Discipline: Chemistry and Chemical Sciences
Subcategory: Materials Science
Zachary Lockley - Pennsylvania State University
Co-Author(s): Joan Redwing and Xiaotian Zhang, Penn State University
Transition metal dichalcogenides (TMDCs) have recently become a very popular area of research due to their unique properties of being superconducting, metallic, or semiconducting. WSe2 and WS2 are both examples of semiconducting TMDCs. However, the ternary alloy of WSxSe2-x is less studied. MoSxSe2-x has been successfully synthesized by sulfurization of MoSe2. Therefore, by understanding the kinetics and thermodynamics of WSe2 sulfurization and controlling the sulfurization process, it is possible to form a transition metal dichalcogenide alloy. In this research, CVD WSe2 films were sealed with sulfur powder in vacuum ampoules and annealed in a furnace. Various annealing temperatures, annealing times and sulfur amounts were measured and investigated for an initial understanding their impacts on the sulfurization. The amount of sulfur was established by utilizing the volume and density of the thin layer of WSe2 and realizing that for every selenium atom there had to be a sulfur atom to replace it.
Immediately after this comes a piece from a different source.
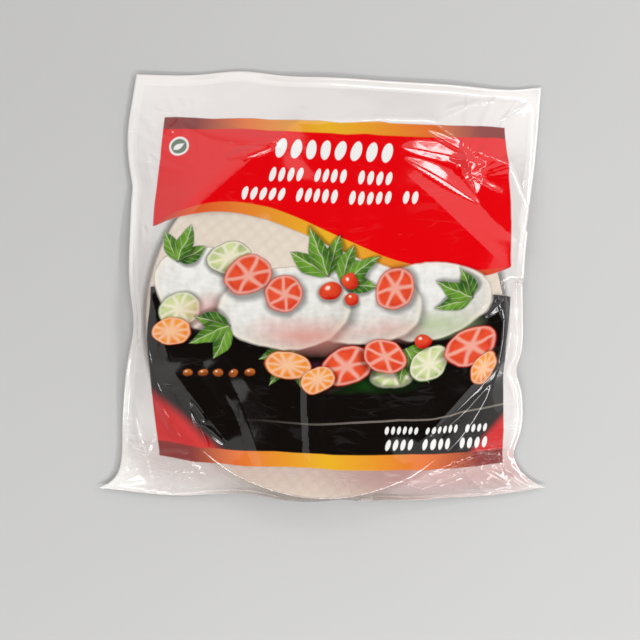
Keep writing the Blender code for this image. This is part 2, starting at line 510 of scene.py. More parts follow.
CREASES = (
    # the crumple at the far left corner of the print
    Crease((-102, 96), (-105, 101), 0.8),
    Crease((-102, 96), (-97, 102), 0.8),
    Crease((-102, 96), (-100, 90), 0.8),
    Crease((-102, 96), (-107, 92), 0.8),
    # the star of folds near the far right
    Crease((41, 87), (86, 80), 1.9),
    Crease((56, 97), (84, 82), 1.3),
    Crease((43, 80), (89, 54), 1.6, 0.8),
    Crease((78, 88), (87, 60), 2.0),
    Crease((70, 81), (92, 77), 1.6),
    Crease((82, 71), (103, 61), 0.8),
    Crease((82, 81), (97, 91), 0.6),
    # the crease round the right side of the stack, which leaves it near the middle
    Crease((114, -14), (109, -48), 1.6),
    Crease((111, -38), (64, -88), 1.7),
    # the crumple by the right edge
    Crease((95, -15), (114, 5), 1.5),
    Crease((93, -9), (107, 3), 1.1),
    Crease((98, -5), (112, -1), 0.9),
    Crease((101, 3), (106, -16), 0.9),
    Crease((106, 5), (112, -9), 0.9),
    Crease((111, 4), (118, -8), 0.9),
    # the double fold at the near right and the crumple that it ends in
    Crease((50, -120), (106, -95), 1.7),
    Crease((57, -124), (99, -104), 1.3),
    Crease((98, -93), (110, -112), 1.1),
    Crease((105, -91), (97, -110), 1.1),
    Crease((107, -93), (115, -116), 1.1),
    Crease((95, -100), (114, -106), 0.9),
    Crease((69, -121), (92, -112), 0.8),
    Crease((79, -124), (86, -116), 0.7),
    Crease((97, -121), (104, -113), 0.7),
    Crease((110, -106), (130, -120), 1.2),
    Crease((106, -122), (134, -118), 0.8),
    # glints on the near left of the print
    Crease((-103, -72), (-87, -95), 0.8),
    Crease((-82, -72), (-72, -85), 0.7),
    Crease((-75, -86), (-60, -98), 0.7),
    Crease((-81, -78), (-70, -100), 0.6),
    # the star of folds in the near left margin
    Crease((-109, -109), (-122, -100), 0.9),
    Crease((-109, -109), (-117, -84), 0.9),
    Crease((-109, -109), (-104, -93), 0.8),
    Crease((-109, -109), (-105, -125), 0.9),
    Crease((-115, -117), (-82, -108), 1),
    Crease((-85, -107), (-73, -116), 0.7),
    Crease((-108, -118), (-52, -118), 0.7, 1.5),
    # short glints in the margins
    Crease((-115, 110), (-106, 106), 0.5),
    Crease((-98, 113), (-91, 109), 0.5),
    Crease((-23, 110), (-14, 105), 0.5),
    Crease((-114, 80), (-105, 73), 0.6),
    Crease((-115, 35), (-106, 29), 0.6),
    Crease((67, 106), (88, 119), 0.7),
    Crease((67, 111), (80, 116), 0.6),
    Crease((100, 100), (112, 120), 0.8),
    Crease((101, 106), (120, 120), 0.8),
    Crease((79, 115), (102, 120), 0.6),
    Crease((119, -22), (122, -35), 0.7),
    Crease((111, -68), (126, -65), 0.7),
)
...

From this it was calculated to be 2.2*10^-14 grams of sulfur. Due to the small volume of our sample, it allowed any sulfur amount over a certain number (which was so small that it was not investigated) to allow an exchange. The most important parameter turned out to be temperature. When the temperature was increased (e.g. 250 degrees Celsius to 300 degrees Celsius) there were significant color changes on the substrates and thin film layers, as well as residue left over on the substrates. Higher temperatures seemed to have the biggest changes to the substrate. Time also provided an important role. When annealing for longer times (e.g. 10 minutes to 15 minutes) more residue would form on the substrates. From there, Raman spectroscopy was used to determine if there was any difference in chemical structure, which would allow us to confirm if there was an exchange. No exchange has been witnessed but the future seems promising when more combinations of time and temperature have been researched. Possible reasoning for this may lie in the duration of the annealing. Therefore in the future, Annealing times will be increased.
Funder Acknowledgement(s): I thank J. Redwing and X. Zhang for mentoring and advising help. Funding was provided by EFRI 2 -DARE: 2D Crystals Formed by Activated Atomic Layer Deposition Layer Deposition.